According to Murray, of the drug czar's office, the task force probably 
based its estimate on the amount of cocaine confiscated in 2004. But while 
huge seizures could indicate that more cocaine is being produced, he said, 
it could also mean that authorities are doing a better job confiscating the 
drug.

Peter Reuter, director of the Rand Corporation's Drug Policy Research 
Center, thinks the task-force numbers are too high. But considering global 
demand and the number of seizures, Reuter said White House cocaine 
estimates for the past three years have been "implausibly low."

The White House numbers are compiled by the CIA, which examines satellite 
images from a sampling of South American coca fields. After calculating 
total acreage, analysts take into account weather, production techniques 
and other factors to arrive at a cocaine estimate.

"It's far from guesswork," said Jonathan Farrar, the deputy assistant 
secretary of state for international narcotics and law enforcement affairs.

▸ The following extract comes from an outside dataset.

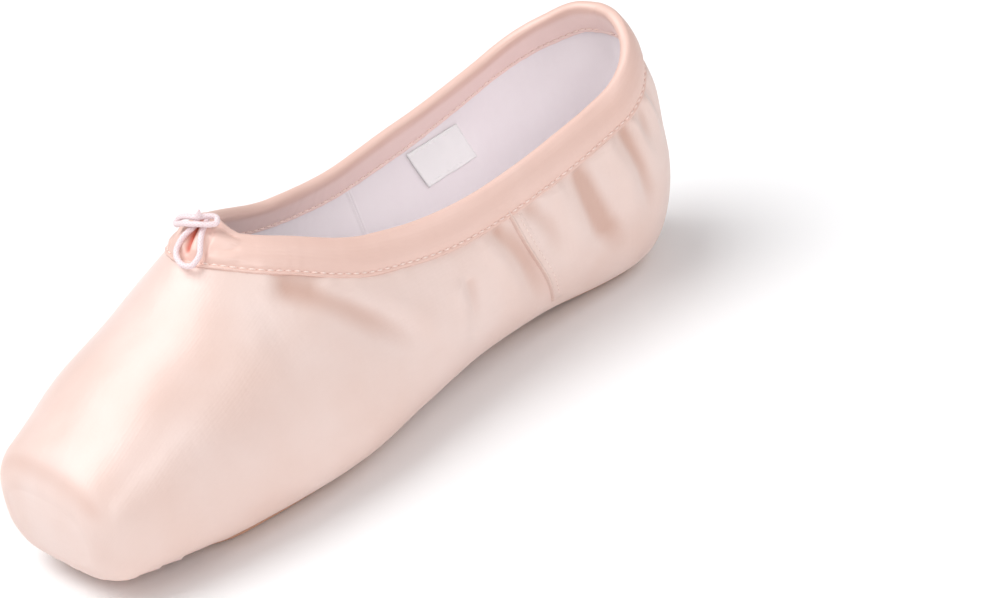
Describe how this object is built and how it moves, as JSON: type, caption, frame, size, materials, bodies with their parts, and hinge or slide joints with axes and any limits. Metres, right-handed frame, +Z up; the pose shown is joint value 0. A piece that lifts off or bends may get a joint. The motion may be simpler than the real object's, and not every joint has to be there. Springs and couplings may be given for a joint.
{
  "type": "pointe shoe",
  "caption": "Satin ballet pointe shoe with a flat-fronted stiffened toe box, folded collar binding with drawstring, side seams and a short waisted leather sole.",
  "frame": {"origin": "on the floor, midway between the toe platform and the back of the heel, on the shoe's middle line", "axes": "+Z up; -Y to the toe, +Y to the heel; +X to the shoe's own left when looking from heel to toe"},
  "size_m": [0.075, 0.226, 0.0833],
  "materials": {
    "satin": "pale pink satin",
    "sole_leather": "smooth tan leather",
    "insole_cloth": "plain off-white cloth over board",
    "binding_satin": "folded satin, a little darker",
    "seam_satin": "folded pale pink satin",
    "label_cloth": "bare white tag",
    "cord": "thin braided elastic"
  },
  "bodies": {
    "root": {"upper": "satin", "outsole": "sole_leather", "insole": "insole_cloth", "binding": "binding_satin", "side_seam_left": "seam_satin", "side_seam_right": "seam_satin", "label": "label_cloth", "cord_bar": "cord", "cord_loop": "cord", "cord_tip": "cord"}
  },
  "joints": []
}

But cloud cover, the expansion of the crop into new regions and even the 
number of analysts available in Washington to scrutinize satellite images 
can obscure the true picture on the ground, said the U.S. official familiar 
with counterdrug operations.

"We have a very low confidence that the satellites see all of the coca 
cultivation," the official said.

Some South American officials also have their doubts. Between 2003 and 
2004, for example, the CIA numbers show Peru's coca crop shrinking by 13 
percent. But Peruvian drug czar Nils Ericcson claims that coca acreage 
increased by 36 percent.

In a 2002 cable, the U.S. Embassy in Bogota complained that CIA estimates 
were "very wide of the mark and the apparent result of years of chronic 
underestimation of the amount of coca being cultivated in Colombia."

In fact, new information prompted the CIA in 2001 to nearly triple its 
original estimate of Colombian cocaine production during the late 1990s.

Cocaine production in South America is falling, the U.S. official said, but 
overall numbers remain a mystery.

"It's like climbing a mountain without knowing how high it is," he said.